**INSTRUCTION**
Print the whole listing exactly.

══ DATASET CONTENT ══

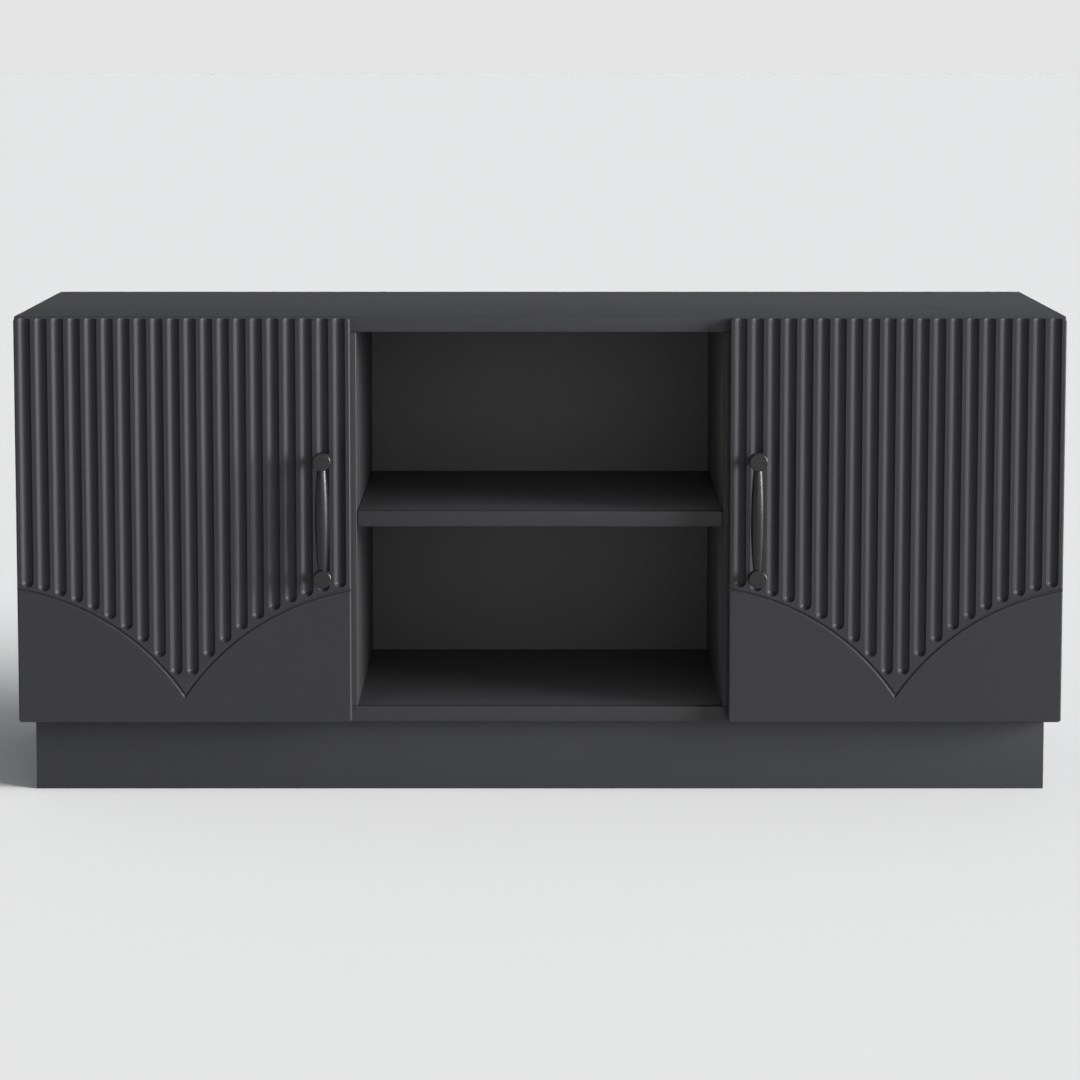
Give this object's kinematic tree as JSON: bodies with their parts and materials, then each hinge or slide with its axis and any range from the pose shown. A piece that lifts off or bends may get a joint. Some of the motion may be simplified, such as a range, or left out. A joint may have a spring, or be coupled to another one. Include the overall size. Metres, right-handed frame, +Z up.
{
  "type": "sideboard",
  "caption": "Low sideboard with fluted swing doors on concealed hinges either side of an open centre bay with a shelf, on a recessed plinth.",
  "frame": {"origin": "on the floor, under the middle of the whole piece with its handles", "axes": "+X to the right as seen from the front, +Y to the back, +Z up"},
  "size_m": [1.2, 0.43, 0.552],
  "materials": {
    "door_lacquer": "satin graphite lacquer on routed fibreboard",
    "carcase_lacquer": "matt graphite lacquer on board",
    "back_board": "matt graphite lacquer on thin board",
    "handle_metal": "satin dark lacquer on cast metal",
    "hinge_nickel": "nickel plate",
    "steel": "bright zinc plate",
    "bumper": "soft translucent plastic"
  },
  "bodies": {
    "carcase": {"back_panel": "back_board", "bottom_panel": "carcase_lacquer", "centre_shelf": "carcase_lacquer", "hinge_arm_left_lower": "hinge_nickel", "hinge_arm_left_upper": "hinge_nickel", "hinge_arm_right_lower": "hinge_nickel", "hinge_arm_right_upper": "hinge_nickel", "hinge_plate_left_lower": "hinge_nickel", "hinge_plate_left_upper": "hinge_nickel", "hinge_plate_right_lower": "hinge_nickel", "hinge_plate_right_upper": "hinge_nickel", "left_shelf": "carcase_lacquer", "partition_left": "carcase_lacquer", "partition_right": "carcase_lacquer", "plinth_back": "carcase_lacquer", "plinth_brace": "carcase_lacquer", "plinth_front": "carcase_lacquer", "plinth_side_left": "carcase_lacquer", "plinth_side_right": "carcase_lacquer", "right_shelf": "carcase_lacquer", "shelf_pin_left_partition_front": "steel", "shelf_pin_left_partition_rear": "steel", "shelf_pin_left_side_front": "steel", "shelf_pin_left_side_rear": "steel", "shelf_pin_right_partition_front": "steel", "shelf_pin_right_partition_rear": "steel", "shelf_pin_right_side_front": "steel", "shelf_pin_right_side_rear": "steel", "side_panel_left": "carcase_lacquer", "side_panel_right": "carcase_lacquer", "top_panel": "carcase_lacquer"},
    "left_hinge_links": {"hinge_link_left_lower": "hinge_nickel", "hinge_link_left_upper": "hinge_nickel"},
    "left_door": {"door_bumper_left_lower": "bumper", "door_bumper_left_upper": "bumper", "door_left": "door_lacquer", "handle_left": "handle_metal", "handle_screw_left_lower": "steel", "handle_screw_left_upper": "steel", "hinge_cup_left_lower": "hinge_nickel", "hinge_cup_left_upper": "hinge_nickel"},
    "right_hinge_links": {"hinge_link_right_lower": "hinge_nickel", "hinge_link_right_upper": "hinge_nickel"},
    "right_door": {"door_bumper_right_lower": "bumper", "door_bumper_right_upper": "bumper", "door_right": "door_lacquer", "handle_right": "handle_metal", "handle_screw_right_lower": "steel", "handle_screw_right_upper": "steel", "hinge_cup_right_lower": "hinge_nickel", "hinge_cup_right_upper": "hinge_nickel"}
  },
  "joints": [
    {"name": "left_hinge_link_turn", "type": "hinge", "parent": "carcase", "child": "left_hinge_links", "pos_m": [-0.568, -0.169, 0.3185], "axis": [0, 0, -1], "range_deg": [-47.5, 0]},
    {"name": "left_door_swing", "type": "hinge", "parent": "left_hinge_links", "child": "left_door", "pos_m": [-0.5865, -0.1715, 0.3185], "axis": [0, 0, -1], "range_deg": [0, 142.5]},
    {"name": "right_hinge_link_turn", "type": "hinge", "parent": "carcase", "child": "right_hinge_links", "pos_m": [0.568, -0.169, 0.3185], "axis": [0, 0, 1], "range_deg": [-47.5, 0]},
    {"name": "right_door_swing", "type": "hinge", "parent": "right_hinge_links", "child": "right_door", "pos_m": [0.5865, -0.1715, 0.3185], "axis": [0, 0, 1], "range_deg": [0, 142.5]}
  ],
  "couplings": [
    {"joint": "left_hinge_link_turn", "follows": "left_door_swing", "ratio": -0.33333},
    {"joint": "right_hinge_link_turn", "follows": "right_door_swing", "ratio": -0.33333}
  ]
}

═══

**COMPLETED EXERCISE**
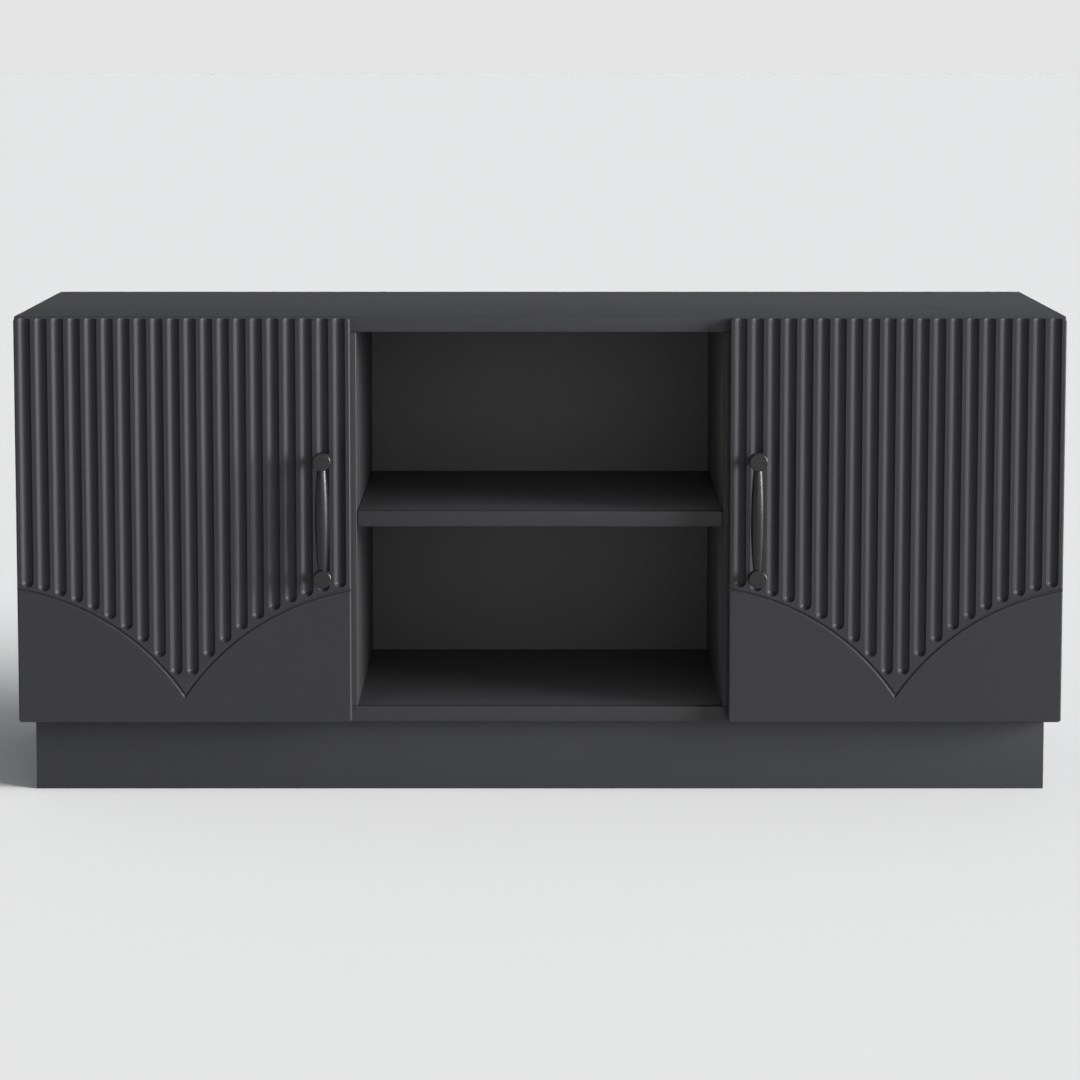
Give this object's kinematic tree as JSON: bodies with their parts and materials, then each hinge or slide with its axis and any range from the pose shown. A piece that lifts off or bends may get a joint. Some of the motion may be simplified, such as a range, or left out. A joint may have a spring, or be coupled to another one. Include the overall size. Metres, right-handed frame, +Z up.
{
  "type": "sideboard",
  "caption": "Low sideboard with fluted swing doors on concealed hinges either side of an open centre bay with a shelf, on a recessed plinth.",
  "frame": {"origin": "on the floor, under the middle of the whole piece with its handles", "axes": "+X to the right as seen from the front, +Y to the back, +Z up"},
  "size_m": [1.2, 0.43, 0.552],
  "materials": {
    "door_lacquer": "satin graphite lacquer on routed fibreboard",
    "carcase_lacquer": "matt graphite lacquer on board",
    "back_board": "matt graphite lacquer on thin board",
    "handle_metal": "satin dark lacquer on cast metal",
    "hinge_nickel": "nickel plate",
    "steel": "bright zinc plate",
    "bumper": "soft translucent plastic"
  },
  "bodies": {
    "carcase": {"back_panel": "back_board", "bottom_panel": "carcase_lacquer", "centre_shelf": "carcase_lacquer", "hinge_arm_left_lower": "hinge_nickel", "hinge_arm_left_upper": "hinge_nickel", "hinge_arm_right_lower": "hinge_nickel", "hinge_arm_right_upper": "hinge_nickel", "hinge_plate_left_lower": "hinge_nickel", "hinge_plate_left_upper": "hinge_nickel", "hinge_plate_right_lower": "hinge_nickel", "hinge_plate_right_upper": "hinge_nickel", "left_shelf": "carcase_lacquer", "partition_left": "carcase_lacquer", "partition_right": "carcase_lacquer", "plinth_back": "carcase_lacquer", "plinth_brace": "carcase_lacquer", "plinth_front": "carcase_lacquer", "plinth_side_left": "carcase_lacquer", "plinth_side_right": "carcase_lacquer", "right_shelf": "carcase_lacquer", "shelf_pin_left_partition_front": "steel", "shelf_pin_left_partition_rear": "steel", "shelf_pin_left_side_front": "steel", "shelf_pin_left_side_rear": "steel", "shelf_pin_right_partition_front": "steel", "shelf_pin_right_partition_rear": "steel", "shelf_pin_right_side_front": "steel", "shelf_pin_right_side_rear": "steel", "side_panel_left": "carcase_lacquer", "side_panel_right": "carcase_lacquer", "top_panel": "carcase_lacquer"},
    "left_hinge_links": {"hinge_link_left_lower": "hinge_nickel", "hinge_link_left_upper": "hinge_nickel"},
    "left_door": {"door_bumper_left_lower": "bumper", "door_bumper_left_upper": "bumper", "door_left": "door_lacquer", "handle_left": "handle_metal", "handle_screw_left_lower": "steel", "handle_screw_left_upper": "steel", "hinge_cup_left_lower": "hinge_nickel", "hinge_cup_left_upper": "hinge_nickel"},
    "right_hinge_links": {"hinge_link_right_lower": "hinge_nickel", "hinge_link_right_upper": "hinge_nickel"},
    "right_door": {"door_bumper_right_lower": "bumper", "door_bumper_right_upper": "bumper", "door_right": "door_lacquer", "handle_right": "handle_metal", "handle_screw_right_lower": "steel", "handle_screw_right_upper": "steel", "hinge_cup_right_lower": "hinge_nickel", "hinge_cup_right_upper": "hinge_nickel"}
  },
  "joints": [
    {"name": "left_hinge_link_turn", "type": "hinge", "parent": "carcase", "child": "left_hinge_links", "pos_m": [-0.568, -0.169, 0.3185], "axis": [0, 0, -1], "range_deg": [-47.5, 0]},
    {"name": "left_door_swing", "type": "hinge", "parent": "left_hinge_links", "child": "left_door", "pos_m": [-0.5865, -0.1715, 0.3185], "axis": [0, 0, -1], "range_deg": [0, 142.5]},
    {"name": "right_hinge_link_turn", "type": "hinge", "parent": "carcase", "child": "right_hinge_links", "pos_m": [0.568, -0.169, 0.3185], "axis": [0, 0, 1], "range_deg": [-47.5, 0]},
    {"name": "right_door_swing", "type": "hinge", "parent": "right_hinge_links", "child": "right_door", "pos_m": [0.5865, -0.1715, 0.3185], "axis": [0, 0, 1], "range_deg": [0, 142.5]}
  ],
  "couplings": [
    {"joint": "left_hinge_link_turn", "follows": "left_door_swing", "ratio": -0.33333},
    {"joint": "right_hinge_link_turn", "follows": "right_door_swing", "ratio": -0.33333}
  ]
}